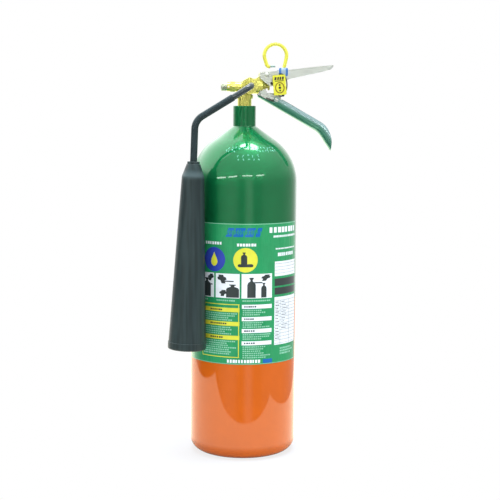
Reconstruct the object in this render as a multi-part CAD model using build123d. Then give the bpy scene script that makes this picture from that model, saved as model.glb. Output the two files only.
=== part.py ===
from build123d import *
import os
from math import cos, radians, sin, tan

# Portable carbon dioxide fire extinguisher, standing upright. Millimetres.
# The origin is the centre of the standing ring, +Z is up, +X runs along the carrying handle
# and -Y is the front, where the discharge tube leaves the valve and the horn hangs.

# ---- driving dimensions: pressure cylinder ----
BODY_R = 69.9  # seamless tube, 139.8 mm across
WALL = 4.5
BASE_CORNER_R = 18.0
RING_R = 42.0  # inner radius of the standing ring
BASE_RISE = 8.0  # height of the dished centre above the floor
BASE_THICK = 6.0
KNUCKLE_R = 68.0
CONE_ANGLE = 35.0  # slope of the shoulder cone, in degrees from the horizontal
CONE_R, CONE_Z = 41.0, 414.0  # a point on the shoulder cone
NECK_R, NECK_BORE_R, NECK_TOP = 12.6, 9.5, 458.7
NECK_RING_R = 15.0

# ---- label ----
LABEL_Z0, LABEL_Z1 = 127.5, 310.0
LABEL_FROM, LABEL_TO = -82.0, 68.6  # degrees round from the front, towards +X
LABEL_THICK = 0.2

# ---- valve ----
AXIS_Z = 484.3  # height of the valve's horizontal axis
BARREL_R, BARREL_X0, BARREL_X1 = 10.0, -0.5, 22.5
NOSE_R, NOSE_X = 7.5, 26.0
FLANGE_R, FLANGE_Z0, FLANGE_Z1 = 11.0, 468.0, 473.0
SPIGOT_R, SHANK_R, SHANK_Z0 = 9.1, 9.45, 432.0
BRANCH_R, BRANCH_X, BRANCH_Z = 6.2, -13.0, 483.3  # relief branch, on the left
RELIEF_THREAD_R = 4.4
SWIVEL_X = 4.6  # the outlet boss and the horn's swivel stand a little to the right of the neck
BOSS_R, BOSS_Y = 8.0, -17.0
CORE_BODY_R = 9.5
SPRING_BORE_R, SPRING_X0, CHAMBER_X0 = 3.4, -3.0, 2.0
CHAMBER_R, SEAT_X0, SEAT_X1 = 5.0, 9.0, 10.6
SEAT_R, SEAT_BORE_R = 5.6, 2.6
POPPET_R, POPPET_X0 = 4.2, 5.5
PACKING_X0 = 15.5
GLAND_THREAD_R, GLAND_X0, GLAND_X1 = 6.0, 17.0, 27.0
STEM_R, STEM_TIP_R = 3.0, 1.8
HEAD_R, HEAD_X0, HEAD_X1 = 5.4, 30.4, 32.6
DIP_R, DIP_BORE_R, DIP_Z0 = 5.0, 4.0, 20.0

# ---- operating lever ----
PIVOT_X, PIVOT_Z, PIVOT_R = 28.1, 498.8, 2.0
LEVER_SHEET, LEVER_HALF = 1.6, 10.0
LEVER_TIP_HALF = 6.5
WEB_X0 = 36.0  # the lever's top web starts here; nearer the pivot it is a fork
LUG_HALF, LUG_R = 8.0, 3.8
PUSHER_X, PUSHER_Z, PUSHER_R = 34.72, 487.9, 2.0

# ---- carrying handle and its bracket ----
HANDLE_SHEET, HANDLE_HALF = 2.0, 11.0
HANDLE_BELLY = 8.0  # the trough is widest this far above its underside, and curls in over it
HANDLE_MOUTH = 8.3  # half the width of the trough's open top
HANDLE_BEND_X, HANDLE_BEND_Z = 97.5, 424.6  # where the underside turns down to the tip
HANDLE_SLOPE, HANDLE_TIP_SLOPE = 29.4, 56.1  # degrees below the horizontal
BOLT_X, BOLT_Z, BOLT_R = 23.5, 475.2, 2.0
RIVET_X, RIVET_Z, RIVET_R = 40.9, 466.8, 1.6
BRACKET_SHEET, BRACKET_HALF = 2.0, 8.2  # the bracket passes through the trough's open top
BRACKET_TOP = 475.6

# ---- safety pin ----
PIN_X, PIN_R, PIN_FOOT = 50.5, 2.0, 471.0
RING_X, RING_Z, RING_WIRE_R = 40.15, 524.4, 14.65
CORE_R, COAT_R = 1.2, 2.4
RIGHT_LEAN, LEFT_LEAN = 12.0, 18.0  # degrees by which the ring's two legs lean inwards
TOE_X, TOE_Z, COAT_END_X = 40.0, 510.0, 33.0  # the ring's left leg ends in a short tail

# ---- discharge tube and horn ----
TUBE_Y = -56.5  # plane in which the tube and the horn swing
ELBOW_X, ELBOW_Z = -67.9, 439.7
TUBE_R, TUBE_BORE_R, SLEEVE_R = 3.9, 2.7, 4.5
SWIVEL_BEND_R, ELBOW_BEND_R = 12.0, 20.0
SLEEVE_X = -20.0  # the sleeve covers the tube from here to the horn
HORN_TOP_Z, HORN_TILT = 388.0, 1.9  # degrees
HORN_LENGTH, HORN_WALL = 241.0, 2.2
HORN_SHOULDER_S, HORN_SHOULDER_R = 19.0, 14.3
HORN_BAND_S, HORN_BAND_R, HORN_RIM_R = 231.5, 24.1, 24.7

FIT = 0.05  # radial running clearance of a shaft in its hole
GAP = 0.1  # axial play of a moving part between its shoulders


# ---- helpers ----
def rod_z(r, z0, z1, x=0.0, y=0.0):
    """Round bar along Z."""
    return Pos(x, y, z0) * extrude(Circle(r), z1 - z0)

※

• EXERCISE AIM: Pick out each line that holds the string "from".

• FULL SOLUTION:
Reconstruct the object in this render as a multi-part CAD model using build123d. Then give the bpy scene script that makes this picture from that model, saved as model.glb. Output the two files only.
from build123d import *
from math import cos, radians, sin, tan
CONE_ANGLE = 35.0  # slope of the shoulder cone, in degrees from the horizontal
LABEL_FROM, LABEL_TO = -82.0, 68.6  # degrees round from the front, towards +X
SLEEVE_X = -20.0  # the sleeve covers the tube from here to the horn